◆ The task: Write out the data below in full. Keep it exact.

◆ Information supplied:
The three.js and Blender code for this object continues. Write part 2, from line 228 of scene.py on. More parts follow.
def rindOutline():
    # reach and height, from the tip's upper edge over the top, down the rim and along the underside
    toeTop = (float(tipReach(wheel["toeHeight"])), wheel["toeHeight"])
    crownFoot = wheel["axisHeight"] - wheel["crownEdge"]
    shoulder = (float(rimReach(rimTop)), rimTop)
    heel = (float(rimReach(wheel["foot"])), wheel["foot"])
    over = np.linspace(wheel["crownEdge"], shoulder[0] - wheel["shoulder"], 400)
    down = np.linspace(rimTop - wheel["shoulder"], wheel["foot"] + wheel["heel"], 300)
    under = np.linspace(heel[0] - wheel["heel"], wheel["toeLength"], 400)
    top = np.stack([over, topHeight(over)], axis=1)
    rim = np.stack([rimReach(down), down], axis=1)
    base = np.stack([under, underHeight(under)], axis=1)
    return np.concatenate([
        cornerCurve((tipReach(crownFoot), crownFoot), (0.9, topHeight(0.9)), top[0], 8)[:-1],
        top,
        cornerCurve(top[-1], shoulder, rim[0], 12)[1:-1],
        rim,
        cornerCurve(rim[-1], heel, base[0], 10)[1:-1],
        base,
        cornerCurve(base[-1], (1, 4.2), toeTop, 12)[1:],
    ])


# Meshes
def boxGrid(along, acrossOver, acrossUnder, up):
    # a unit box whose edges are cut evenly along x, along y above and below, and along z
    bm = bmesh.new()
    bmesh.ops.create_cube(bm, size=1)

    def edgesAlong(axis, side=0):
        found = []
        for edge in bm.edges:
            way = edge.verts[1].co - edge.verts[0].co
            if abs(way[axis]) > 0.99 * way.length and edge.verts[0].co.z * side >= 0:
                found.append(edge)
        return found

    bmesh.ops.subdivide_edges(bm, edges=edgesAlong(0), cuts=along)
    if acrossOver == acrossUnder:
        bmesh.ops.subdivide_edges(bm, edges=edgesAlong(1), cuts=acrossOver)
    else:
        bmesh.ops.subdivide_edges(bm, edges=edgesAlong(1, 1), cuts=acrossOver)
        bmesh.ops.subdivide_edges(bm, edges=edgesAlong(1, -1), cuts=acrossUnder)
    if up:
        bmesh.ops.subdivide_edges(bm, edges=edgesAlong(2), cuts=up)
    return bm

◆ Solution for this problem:
The three.js and Blender code for this object continues. Write part 2, from line 228 of scene.py on. More parts follow.
def rindOutline():
    # reach and height, from the tip's upper edge over the top, down the rim and along the underside
    toeTop = (float(tipReach(wheel["toeHeight"])), wheel["toeHeight"])
    crownFoot = wheel["axisHeight"] - wheel["crownEdge"]
    shoulder = (float(rimReach(rimTop)), rimTop)
    heel = (float(rimReach(wheel["foot"])), wheel["foot"])
    over = np.linspace(wheel["crownEdge"], shoulder[0] - wheel["shoulder"], 400)
    down = np.linspace(rimTop - wheel["shoulder"], wheel["foot"] + wheel["heel"], 300)
    under = np.linspace(heel[0] - wheel["heel"], wheel["toeLength"], 400)
    top = np.stack([over, topHeight(over)], axis=1)
    rim = np.stack([rimReach(down), down], axis=1)
    base = np.stack([under, underHeight(under)], axis=1)
    return np.concatenate([
        cornerCurve((tipReach(crownFoot), crownFoot), (0.9, topHeight(0.9)), top[0], 8)[:-1],
        top,
        cornerCurve(top[-1], shoulder, rim[0], 12)[1:-1],
        rim,
        cornerCurve(rim[-1], heel, base[0], 10)[1:-1],
        base,
        cornerCurve(base[-1], (1, 4.2), toeTop, 12)[1:],
    ])


# Meshes
def boxGrid(along, acrossOver, acrossUnder, up):
    # a unit box whose edges are cut evenly along x, along y above and below, and along z
    bm = bmesh.new()
    bmesh.ops.create_cube(bm, size=1)

    def edgesAlong(axis, side=0):
        found = []
        for edge in bm.edges:
            way = edge.verts[1].co - edge.verts[0].co
            if abs(way[axis]) > 0.99 * way.length and edge.verts[0].co.z * side >= 0:
                found.append(edge)
        return found

    bmesh.ops.subdivide_edges(bm, edges=edgesAlong(0), cuts=along)
    if acrossOver == acrossUnder:
        bmesh.ops.subdivide_edges(bm, edges=edgesAlong(1), cuts=acrossOver)
    else:
        bmesh.ops.subdivide_edges(bm, edges=edgesAlong(1, 1), cuts=acrossOver)
        bmesh.ops.subdivide_edges(bm, edges=edgesAlong(1, -1), cuts=acrossUnder)
    if up:
        bmesh.ops.subdivide_edges(bm, edges=edgesAlong(2), cuts=up)
    return bm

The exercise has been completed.